Bibbee and his wife raised two daughters. Now they are enjoying time with grandsons Jordan, 13, and Benjamin, 3 1/2.

The boys live in Newberg as well, so the Bibbees see them almost daily.

“I’m so happy we have that connection with our grandkids,” he said. “Family is what it’s all about.”

Bibbee started bringing Jordan to the Evergreen museum when he was about Benjamin’s age. The child loved model aircraft and soon earned a junior docent badge for taking care of the planes in the kids’ area.

Soon, Grandpa will start taking Benjamin to the museum, as well.

Bibbee, who retired three years ago, spends two days a week there. 

He gives tours at the Aviation Museum, with a special focus on the B-17. The WWII bomber is one of his favorite planes, one with real character, he said.

“I also love the ‘future’ stuff, the SR-71, the Titan II missile....” he said. “I like everything.

“Just being here is exciting. Every day you learn something new.”

On Fridays, he works in the model aircraft shop at the Space Museum, answering questions and teaching visitors about the history and principles of flight. Of course, it’s the youngest visitors — about 20,000 come to the museum complex annually, and another 20,000 to 30,000 are touched by museum outreach — that he likes the most.

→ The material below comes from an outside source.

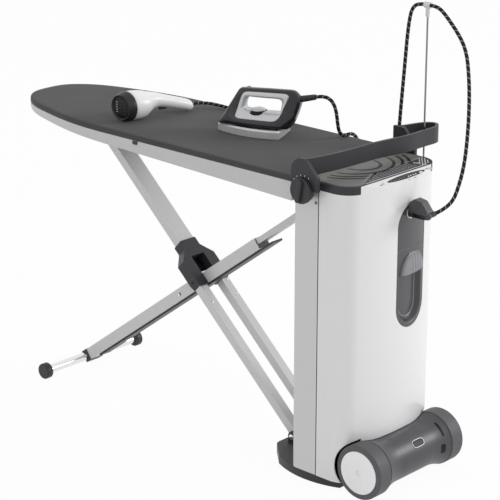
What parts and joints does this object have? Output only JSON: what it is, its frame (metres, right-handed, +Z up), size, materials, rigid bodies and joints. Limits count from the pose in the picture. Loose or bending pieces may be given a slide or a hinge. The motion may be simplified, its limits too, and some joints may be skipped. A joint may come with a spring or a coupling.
{
  "type": "ironing system",
  "caption": "Ironing system: padded board on a lifting column and crossed legs, wheeled steam tower, steam iron and hand steamer with hoses.",
  "frame": {"origin": "on the floor, mid width, below the board-side face of the tower's column", "axes": "+X from the board towards the tower's wheels, -Y the side of the height knob, +Z up"},
  "size_m": [1.4713, 0.5343, 1.244],
  "materials": {
    "white_shell": "gloss white moulded plastic",
    "light_tray": "light grey moulded plastic",
    "dark_plastic": "dark grey moulded plastic",
    "olive_plastic": "olive grey heat resistant plastic",
    "black_plastic": "black moulded plastic",
    "display_glass": "dark display window",
    "aluminium": "satin anodised aluminium",
    "chrome": "chromed steel",
    "brushed_steel": "brushed steel",
    "sheet_steel": "grey painted sheet steel",
    "cover_fabric": "dark grey padded cotton cover",
    "tyre_rubber": "dark grey rubber",
    "hub_white": "white moulded plastic",
    "inlay_grey": "dark grey tinted plastic",
    "hose_braid": "dark grey braided sleeve",
    "button_grey": "light grey moulded plastic"
  },
  "bodies": {
    "tower": {"base_plate": "dark_plastic", "main_leg_pivot_pin": "chrome", "column_profile": "aluminium", "rear_panel": "dark_plastic", "housing_shell": "white_shell", "inlay_panel": "inlay_grey", "steam_plug": "black_plastic", "top_cap": "dark_plastic", "iron_rest": "olive_plastic", "vent_strip": "dark_plastic", "control_fascia": "white_shell", "display_window": "display_glass", "axle_housing": "dark_plastic", "axle": "brushed_steel", "boiler": "brushed_steel", "rod_fittings": "dark_plastic", "hose_rod": "chrome", "tower_hose": "hose_braid", "iron_hose_loop": "hose_braid"},
    "head": {"inner_column": "aluminium", "board_tray": "light_tray", "board_panel": "sheet_steel", "board_cover": "cover_fabric", "tray_clips": "dark_plastic", "leg_rail": "dark_plastic", "eye_bracket": "sheet_steel", "blower_housing": "dark_plastic", "handle_frame": "dark_plastic", "iron_hose_lead": "hose_braid", "steamer_hose_lead": "hose_braid", "steamer_hose_coil": "hose_braid", "steamer_connector": "black_plastic"},
    "tank": {"tank_body": "inlay_grey", "tank_front": "inlay_grey"},
    "power_button": {"power_button": "button_grey"},
    "steam_button": {"steam_button": "button_grey"},
    "near_wheel": {"near_tyre": "tyre_rubber", "near_hub": "hub_white"},
    "far_wheel": {"far_tyre": "tyre_rubber", "far_hub": "hub_white"},
    "main_leg": {"main_leg_tube": "aluminium", "lower_bars": "aluminium", "crossing_yoke": "dark_plastic", "crossing_pin": "chrome", "roller_tongue": "dark_plastic"},
    "support_leg": {"support_leg_outer": "aluminium", "support_leg_strip": "dark_plastic", "support_leg_ends": "dark_plastic", "foot_bar": "chrome", "foot_caps": "dark_plastic"},
    "inner_leg": {"support_leg_inner": "aluminium"},
    "fan": {"blower_fan": "dark_plastic"},
    "height_knob": {"height_knob": "dark_plastic"},
    "iron": {"iron_sole": "brushed_steel", "iron_body": "black_plastic"},
    "iron_dial": {"iron_dial": "dark_plastic"},
    "iron_steam_button": {"iron_steam_button": "button_grey"},
    "steamer": {"steamer_ring": "dark_plastic", "steamer_body": "white_shell"},
    "steamer_trigger": {"steamer_trigger": "dark_plastic"}
  },
  "joints": [
    {"name": "column_lift", "type": "slide", "parent": "tower", "child": "head", "axis": [0, 0, 1], "range_m": [0, 0.15], "deforming": ["iron_hose_loop"]},
    {"name": "main_leg_swing", "type": "hinge", "parent": "tower", "child": "main_leg", "pos_m": [-0.0955, 0, 0.042], "axis": [0, 1, 0], "range_deg": [0, 11.87]},
    {"name": "support_leg_swing", "type": "hinge", "parent": "main_leg", "child": "support_leg", "pos_m": [-0.48466, 0, 0.3981], "axis": [0, 1, 0], "range_deg": [-20.55, 0]},
    {"name": "support_leg_telescope", "type": "slide", "parent": "support_leg", "child": "inner_leg", "axis": [0.8054, 0, 0.5927], "range_m": [0, 0.0227]},
    {"name": "near_wheel_spin", "type": "hinge", "parent": "tower", "child": "near_wheel", "pos_m": [0.235, -0.15, 0.0755], "axis": [0, 1, 0], "continuous": true},
    {"name": "far_wheel_spin", "type": "hinge", "parent": "tower", "child": "far_wheel", "pos_m": [0.235, 0.15, 0.0755], "axis": [0, 1, 0], "continuous": true},
    {"name": "height_knob_turn", "type": "hinge", "parent": "head", "child": "height_knob", "pos_m": [0.062, -0.21, 0.82], "axis": [0, -1, 0], "range_deg": [0, 90]},
    {"name": "tank_slide", "type": "slide", "parent": "tower", "child": "tank", "axis": [1, 0, 0], "range_m": [0, 0.18]},
    {"name": "iron_lift", "type": "slide", "parent": "head", "child": "iron", "axis": [0, 0, 1], "range_m": [0, 0.1], "deforming": ["iron_hose_lead"]},
    {"name": "steamer_lift", "type": "slide", "parent": "head", "child": "steamer", "axis": [0, 0, 1], "range_m": [0, 0.05], "deforming": ["steamer_hose_lead"]},
    {"name": "iron_dial_turn", "type": "hinge", "parent": "iron", "child": "iron_dial", "pos_m": [-0.33037, 0.04574, 0.9], "axis": [0, 0, 1], "range_deg": [0, 270]},
    {"name": "iron_steam_press", "type": "slide", "parent": "iron", "child": "iron_steam_button", "axis": [0, 0, -1], "range_m": [0, 0.002], "stiffness_N_per_m": 800, "springref_m": -0.0005},
    {"name": "steamer_trigger_press", "type": "slide", "parent": "steamer", "child": "steamer_trigger", "axis": [0, 0, 1], "range_m": [0, 0.003], "stiffness_N_per_m": 800, "springref_m": -0.0005},
    {"name": "power_button_press", "type": "slide", "parent": "tower", "child": "power_button", "axis": [-0.6508, 0, -0.7593], "range_m": [0, 0.001], "stiffness_N_per_m": 800, "springref_m": -0.0005},
    {"name": "steam_button_press", "type": "slide", "parent": "tower", "child": "steam_button", "axis": [-0.6508, 0, -0.7593], "range_m": [0, 0.001], "stiffness_N_per_m": 800, "springref_m": -0.0005},
    {"name": "fan_spin", "type": "hinge", "parent": "head", "child": "fan", "pos_m": [-0.23, 0, 0.81], "axis": [0, 0, 1], "continuous": true}
  ],
  "couplings": [
    {"joint": "main_leg_swing", "follows": "column_lift", "rad_per_m": 1.38},
    {"joint": "support_leg_swing", "follows": "column_lift", "rad_per_m": -2.3893},
    {"joint": "support_leg_telescope", "follows": "column_lift", "ratio": 0.1508}
  ]
}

He also enjoys working with fellow volunteers. There are more than 260 from all walks of life, and he said they are some of the greatest people he’s met.

Bibbee said he may spend more time at the museum in the future. But for now, he wants to keep his schedule flexible so he and his wife, also retired, can do things together.

“I’ve had a good life,” he said. “I’m still enjoying myself.”